The water, food and energy security of millions of people is at risk in several regions of the tropical Andes because climate change is altering water storage in high Andean wetlands (bofedales), lakes and glacier ice. These features play a crucial role in delaying water release, particularly in many semiarid regions with pronounced seasonal precipitation, sustaining baseflows and water quality. Changing water availability impacts both high Andean pastoralist systems and other productive systems downstream, including bigger cities in the inter-Andean valleys. Here we outline the hydrological and geomorphological relationships between glaciers, lakes and bofedal wetlands, and the way in which catchment features such as moraines, talus slopes and sandar interact with catchment hydrology in the tropical Andes of Peru.

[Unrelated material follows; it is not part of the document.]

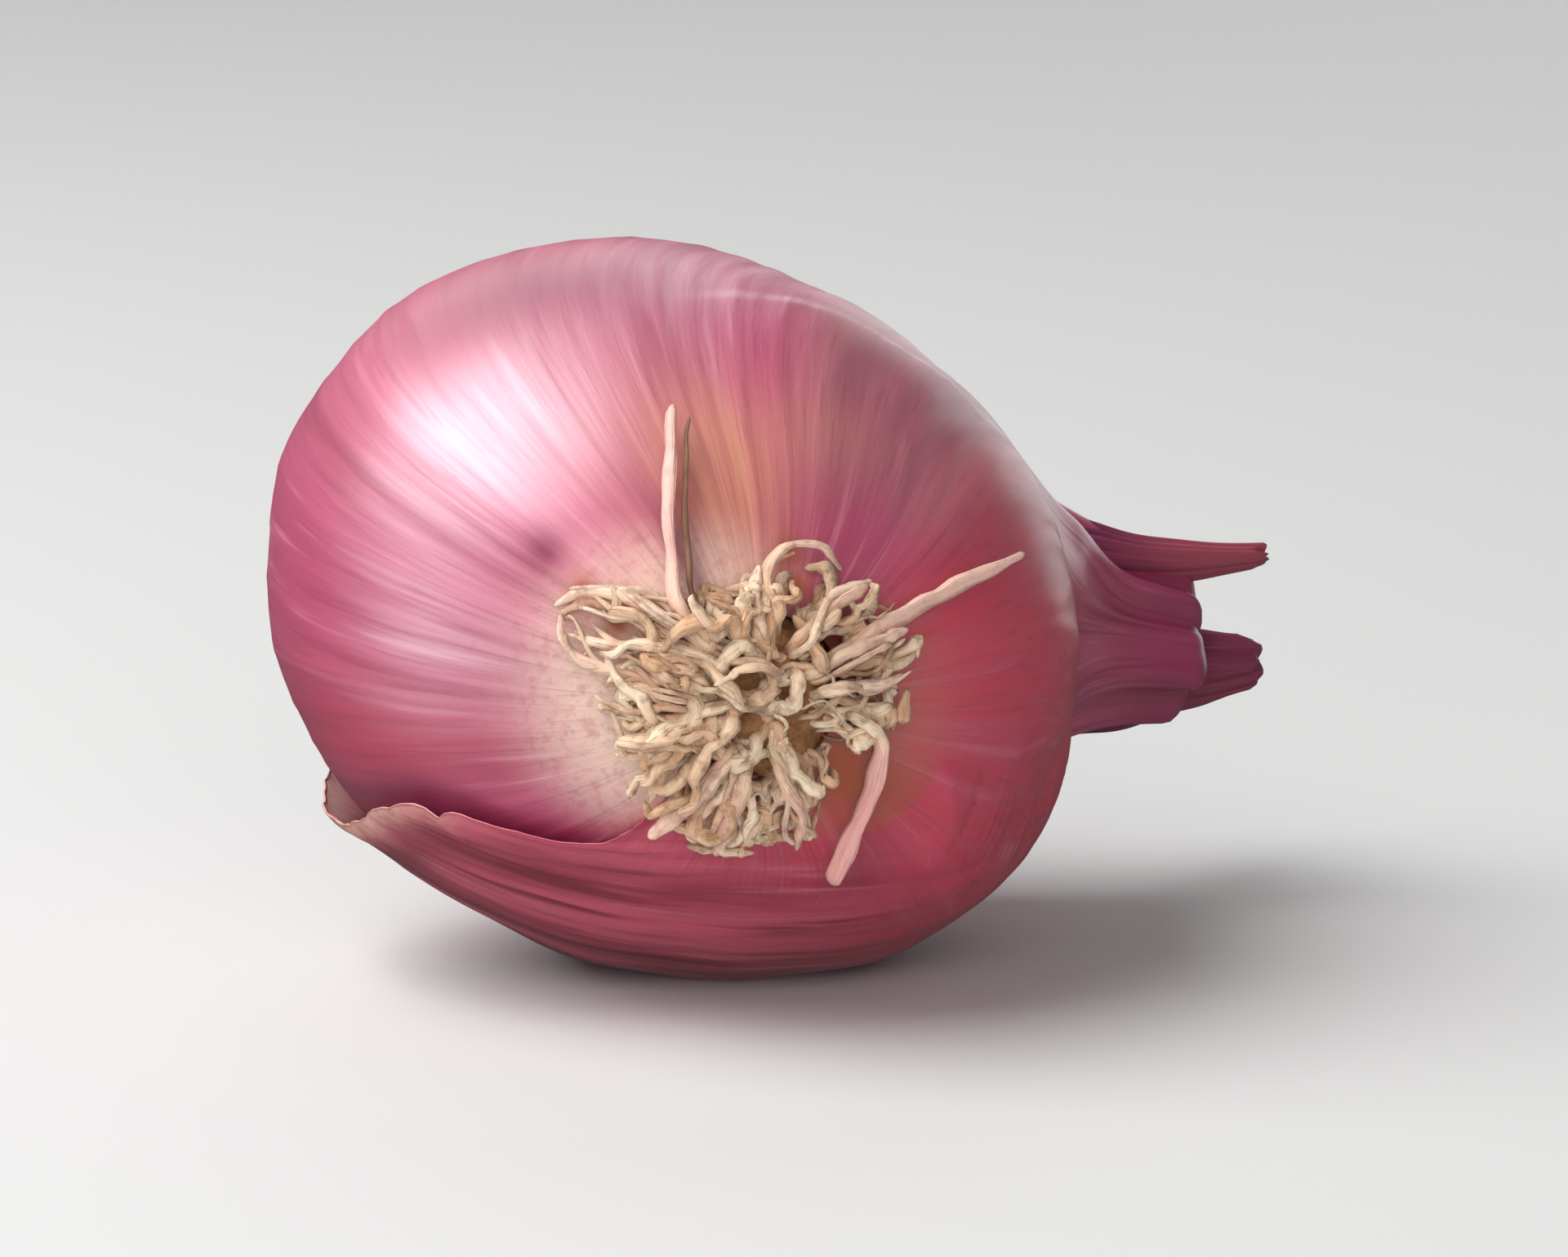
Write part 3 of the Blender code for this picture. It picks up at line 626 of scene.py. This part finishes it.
def build_sheet():
    rng = np.random.default_rng(23)
    rows, columns = SHEET_ROWS, SHEET_COLUMNS
    base = np.linspace(0, 1, rows)
    share = np.linspace(0, 1, columns)
    front = SHEET_FIRST + 0.012 - 0.014 * ragged(rng, share * 6, 5, 1.5) / 3
    row = front[None, :] + (SHEET_LAST - 0.01 - front[None, :]) * base[:, None]
    left, right = sheet_edges(row)
    left = left + ragged(rng, row[:, :1] * 1.6, 5, 5.0)
    right = right - ragged(rng, row[:, :1] * 1.6 + 7, 3, 3.0)
    across = share[None, :]
    v = np.radians(left + (right - left) * across)
    s = length_at(row)
    points = bulb_point(s, v)
    normals = outward(points)
    lift = LIP_HEIGHT * np.exp(-((row - LIP_ROW) / 0.20) ** 2) * smooth(1 - across * 12) ** 1.5
    lift = lift + 0.2 * smooth(1 - across * 20)
    hug = np.maximum(smooth(1 - base[:, None] / 0.12), smooth((base[:, None] - 0.84) / 0.16))
    hug = np.maximum(hug * smooth(across / 0.06 + 0.25), smooth((across - 0.76) / 0.22))
    axis = unit(ARC_TO - ARC_FROM)
    rel = points - ARC_FROM
    along = rel @ axis
    flat = unit(rel - along[..., None] * axis)
    first = unit(np.cross(axis, (0, 1.0, 0)))
    second = np.cross(axis, first)
    w = np.arctan2(flat @ second, flat @ first)
    crinkle = 0.035 * np.sin(46 * w + 2 * np.sin(along / 7))
    crinkle = crinkle + 0.025 * np.sin(83 * w + 1.7 + np.sin(along / 4))
    height = GAP + SKIN_THICK - 0.07 + lift + crinkle * (1 - 0.7 * base[:, None])
    height = height * (1 - hug) - SHEET_SINK * hug
    top = rest_on(points + normals * height[..., None], 0.0)
    under = rest_on(points + normals * (height - SHEET_THICK)[..., None], SHEET_THICK)
    count = rows * columns
    cloud = np.concatenate([under.reshape(-1, 3), top.reshape(-1, 3)])
    faces = grid_faces(rows, columns, False)
    faces = faces + [tuple(count + i for i in reversed(face)) for face in faces]
    rim = list(range(columns)) + [r * columns + columns - 1 for r in range(1, rows)]
    rim += [(rows - 1) * columns + c for c in range(columns - 2, -1, -1)]
    rim += [r * columns for r in range(rows - 2, 0, -1)]
    for here, after in zip(rim, rim[1:] + rim[:1]):
        faces.append((here, after, count + after, count + here))
    grain = np.stack([np.cos(w), np.sin(w), along], axis=-1).reshape(-1, 3)
    lip = smooth((row - 0.52) / 0.25) * smooth((1.30 - row) / 0.2)
    # The pale lip at the free left edge: partly a paler torn edge, partly painted light on the lifted lip
    edge = np.exp(-(across / 0.028) ** 2) * lip
    shade = smooth((row - 1.2) / 0.6) * 0.6 + patches(s, v, SHADE_PATCHES)
    shade = shade + 0.75 * np.exp(-((across - 0.066) / 0.026) ** 2) * lip
    edge, shade = np.clip(edge, 0, 1).ravel(), np.clip(shade, 0, 1).ravel()
    blend = np.maximum(hug, smooth((across - 0.55) / 0.25))
    blend = np.broadcast_to(blend, row.shape).ravel()
    below = np.stack([np.cos(v), np.sin(v), s], axis=-1).reshape(-1, 3)
    piece = add_mesh(
        "papery_skin", cloud, faces, dry_skin_material(), "dry_skin",
        grain=np.tile(grain, (2, 1)), along=np.tile(below, (2, 1)), spot=cloud,
        rim=np.tile(edge, 2), shade=np.tile(shade, 2), blend=np.tile(blend, 2),
    )
    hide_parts("outer_skin")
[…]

We present a geomorphological map of catchment features in the Cordillera Vilcanota, Southern Peru, and explore how these features can impact hydrogeological processes. We suggest the ways in which well mapped and dated catchment features can provide a damming or groundwater/surface water exchange mechanism for bofedal development and sustenance. We find that glacial lakes will grow modestly as glaciers retreat, but will not provide an equivalent water storage to compensate for the loss of glacier ice. We find that bofedales are well developed within glacial limits, with glacial processes such as erosion and formation of moraines providing the poorly drained conditions suitable for their development. However, we find that the majority of the bofedales are largely hydrologically independent of contemporary glaciers, and could perhaps buffer water supply as glaciers dwindle and disappear. Such analysis enables an improved understanding of the timeframe for the formation of bofedal wetlands and for them to provide their key ecosystem services of water retention and remediation capacity, buffering drought, providing forage for high-Andean livestock herding, carbon storing and sequestration.


Publication metadata

Author(s): Davies BJ, Gribbin T, King O, Matthews T, Baiker JR, Becker R, Buytaert W, Carrivick JL, Drenkhan F, Garcia J-L, Montoya N, Perry B, Ely J

Publication type: Article

Publication status: Published

Journal: Earth Surface Processes and Landforms

Year: 2026

Volume: 51

Issue: 5

Pages: e70296

Print publication date: 12/05/2026

Online publication date: 12/05/2026

Acceptance date: 17/04/2026

Date deposited: 08/06/2026

ISSN (print): 0197-9337

ISSN (electronic): 1096-9837

Publisher: Wiley

URL: https://doi.org/10.1002/esp.70296

DOI: 10.1002/esp.70296

Data Access Statement: ESRI Shapefiles are available from the supplementary online information and from Davies et al. (2026). Bofedales shapefile is available from INAIGEM (2023a) (https://repositorio.inaigem.gob.pe/items/97832168-469d-4804-9a31-449ff5a19a43).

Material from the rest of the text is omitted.